We can all see their concerns are clearly manifesting themselves in reality. By the end of May 2021, polling suggested that more than half of all British adults had not hugged a friend or relative despite the withdrawal of guidance to refrain from embracing. Eighty per cent said that they would not leave the country for any reason this year and over half would not even taken a holiday in the UK. This radical Covid anxiety is evident in the many thousands of non-Covid associated excess deaths of those too frightened to seek treatment for their ailments and maladies.
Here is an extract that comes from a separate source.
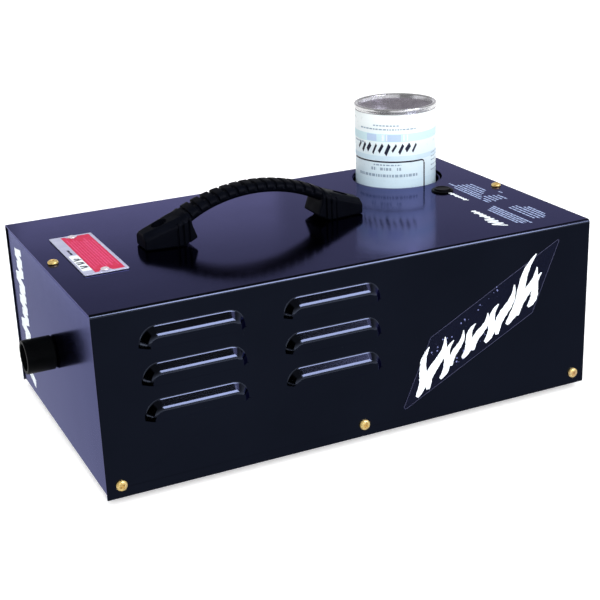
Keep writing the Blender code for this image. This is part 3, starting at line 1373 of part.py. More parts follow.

It is there when two people circle round each other in the street like repelling magnets, or when the unshrouded or unvaccinated are reacted to as if they are lepers.

It will also be less visible to us in the many cases of people continuing to lock themselves in, fearful of leaving their isolation. Lockdown advocates would of course argue that this anxiety was a product of Covid, rather than our response to it. Perhaps in a world in which the Government had provided unemotive information and rational arguments to the public, for the population to consciously consider and then change their behaviour accordingly, this would have been arguable.

But we do not live in that world. We live in one whereby covert psychological strategy and 'hard-hitting emotional messaging' to provoke our thanatophobia have been the prime means of initiating behavioural change. Prior to 2020, we accepted it as a fact of life that we may become ill due to an infection contracted from a fellow human. It was relegated to the background of our minds. As it has been promoted to the foreground and the deliberate policy of generating a national hyper-anxiety has been so successful, the toothpaste cannot be put back into the tube. 'Covid Anxiety Syndrome' is among us and it is unclear how to flatten it.

Jamie Walden

Jamie Walden is the author of ‘The Cult of Covid: How Lockdown Destroyed Britain’.